The premise of the dice rolling activity from my previous post was that it is necessarily much less likely to roll the same number (or subset of numbers) three times in a row than twice (exponentially in fact). That is, it is much harder to overcome the odds based on error rates to achieve tenure, and much easier to lose it. Again, this is much due to the noisiness of the data, and less due to the difficulty of actually being “good” year after year. The ratings simply jump around a lot. See my previous post.
So, for those of you energetic young reformy wanna be teachers out there thinkin’ – hey, I can cut it – I’ll take my chances and my “good” teaching will overcome those odds – generating year-after-year top quartile rankings? Alot of that is totally out of your control! [Look, I would have been right there with you when I graduated college]
But my first post on this topic was all in hypothetical-land. Now, with the newly released NYC teacher data we can see just how many teachers actually got three-in-a-row in the past three years [among those actually teaching the same subject and grade level in the same school], applying different ranges of “acceptableness” or not.
So, here, I give the benefit of the doubt, and set a reasonably low bar for getting a good rating – the median or higher [ignoring error ranges and sticking with the type of firm cut-points that current state policies and local contracts seem to be adopting]. Any teacher who gets the median or higher 3 years in a row can get tenure! otherwise, keep trying until you get your three in a row? How many teachers is that? How many overcome the odds of the randomness and noise in the data? Well, here it is:
As percentiles dictate (by definition) about half of the teachers in the data are in the upper half in the most recent year. But, only about 20% of teachers in any grade or subject are above the median two years in a row. Further, only about 6 to 7% actually were lucky enough to land in the upper half for three years running! Assuming stability remains relatively similar over time, we could expect that in any three year period, about 7% of teachers might string together three above-the-medians in a row. At that pace, tenure will be awarded rather judiciously. (but actually, stability in the most recent year over prior is unusually high)
Let’s say I cut teachers a break and only take tenure away if they get two in a row not in the bottom half, but rather all the way down into the bottom third! What are the odds? How many teachers actually get two years in a row in the bottom third?
Well, here it is:
Now, perhaps you’re thinkin’ Big Deal. So you jump into and out of the edges of these categories. That just means you’re not really solidly in the “good” or the “bad” and it should take you longer to get tenure. That’s fair? After all, it’s not like any substantial portion of teachers are actually jumping back and forth between the top half and the bottom third?
- In ELA, 14% of those in the top half in 2010 were in the bottom third in 2009
- In ELA, 23.9% in the top half in 2009 were in the bottom third in 2010
- In Math (where the scores are more stable in part because they appear to retain some biases), 9% of those in the top half in 2010 were in the bottom third in 2009
- In Math, 26% of those in the bottom third in 2009 were in the top half in 2010 and nearly 16% of those in the top half in 2009 ended up in the bottom third in 2010.

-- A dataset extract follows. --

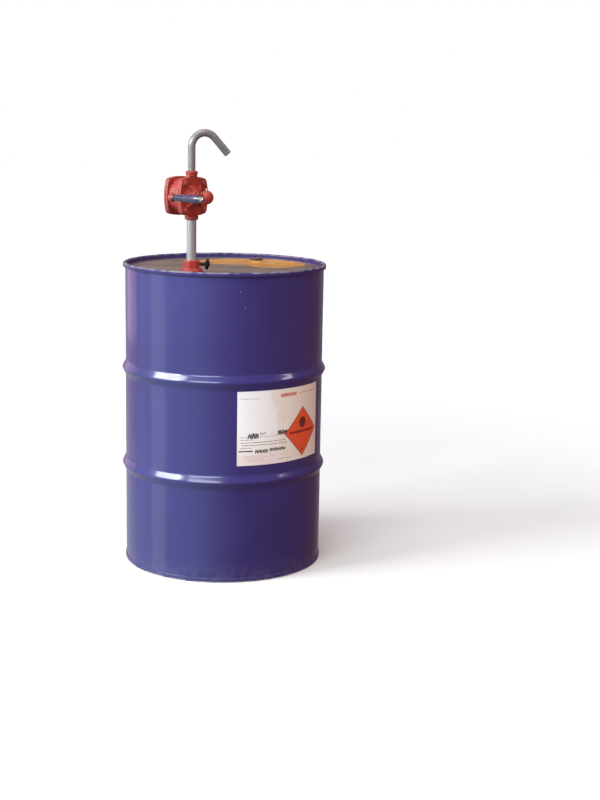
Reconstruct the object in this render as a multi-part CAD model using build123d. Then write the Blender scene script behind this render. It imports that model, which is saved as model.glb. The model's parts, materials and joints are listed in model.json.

Most of these shifts if not nearly all of them are not because the teacher actually became a good teacher or became a bad teacher from one year to the next.
The big issue here is the human side of this puzzle. None of the existing deselection or tightened tenure requirement simulations of the supposed positive effects of leveraging VAM estimates to improve student outcomes makes even halfhearted attempts to account for human behavioral responses to a system driven by these imprecise and potentially inaccurate metrics. All adopt the oversimplified “all else equal” assumption of an unending supply of new teacher candidates that are equal in quality to the current average teacher and with comparable standard deviation.
Reformy arguments ratchet these assumptions up a notch. The most reformy arguments in favor of moving toward these types of tenure and de-tenuring provisions posit that making tenure empirically performance based and de-selecting the “bad” teachers will strengthen the teaching profession. That better applicants – the top third of college graduates – will suddenly flock to teaching instead of other currently higher paying professions.
But, with so little control over one’s destiny is that really likely to be the case? It certainly stands to be a frustrating endeavor to achieve any level of job stability. And it doesn’t look like average compensation will be rising in the near future to compensate for this dramatic increase in risk. Further, if we tie compensation to these ratings either as one-time bonuses or as salary adjustments, many teachers who, by chance, get good ratings in one year will, by chance again, get bad ratings the next year. Teachers will have a difficult time even guessing at what their compensation might look like the following year. And since the ratings are necessarily relative (based on percentiles) the distribution of additional compensation must involve winners and losers. The luckier one or a handful of teachers get in a given year, the larger the share of the merit pot they receive and the less others receive. Once again, I do mean LUCK.
Who will really be standing in line to take these jobs? In the best case (depending on one’s point of view), perhaps a few additional energetic grads of highly selective colleges will jump into the mix for a couple of years. But as these numbers and frustrations play out over time, the pendulum is certainly likely to swing the other direction.
More risk and more uncertainty without any sign of significantly increased reward is highly unlikely to improve the teaching profession and far more likely to make things much worse, especially in already hard to staff schools and districts!
These numbers are fun to play with. I just can’t stop myself. And they have endless geeky academic potential. But I’m increasingly convinced that they have little practical value for improving school quality. And I’m increasingly disturbed by how policy makers have adopted absurd, rigid requirements around these anything but precise and questionably accurate metrics.